Further illustrating Pakistan’s systemic shift towards institutionalized intolerance of religious minorities, media reports state that the Pakistan High Commission has decided to convert the historic Sikh Gurdwara ‘Shahidi Asthan’, a site of martyrdom of Bhai Taru Singh ji at Naulakha Bazaar in Lahore, Pakistan, into a mosque.

Meanwhile, India, the world’s largest democracy, has lodged a complaint with the Pakistan government urging the Islamic state’s authorities not to convert the gurdwara into a mosque. At the same time, the Indian government announced that it has granted long-term asylum to roughly 700 Afghan Hindus and Sikhs, in addition to the hundreds that cross the Pakistan border into India. These persecuted religious minorities in Afghanistan have come under direct threat of radical Islamic militants, who as recently as March 25-26, 2020 launched one-two terrorist strikes on the Sikh gurdwara in Kabul, Afghanistan that claimed 20 lives and then the funeral service the following day. India has now provided a safe and legal opportunity for Afghan Hindus and Sikhs to flee the war-torn country that, similarly to Pakistan, has a strong terrorist network that targets religious minorities in the region’s self-described Islamic states.

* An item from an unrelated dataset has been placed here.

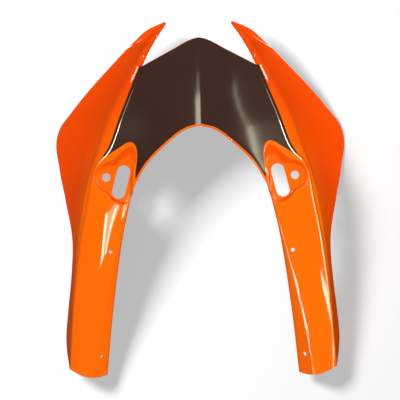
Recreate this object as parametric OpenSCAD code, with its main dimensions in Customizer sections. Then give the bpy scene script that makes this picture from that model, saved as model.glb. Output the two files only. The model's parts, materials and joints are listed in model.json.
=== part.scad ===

The fact is, whether you are a Christian girl walking home from school, a Hindu celebrant of Navratri, or a Sikh worshiper, your life is in constant jeopardy because your religion is under attack and you are legally a second class citizen in the Islamic Republic of Pakistan. These indigenous people have witnessed the complete erosion of religious freedom in their country, resulting in dysfunctional government institutions, prejudicial and corrupt law enforcement, a barbaric judiciary enshrined in Sharia doctrine, and a morally and financially bankrupt terror state that will continue to spread its own plague throughout the region if left unchecked.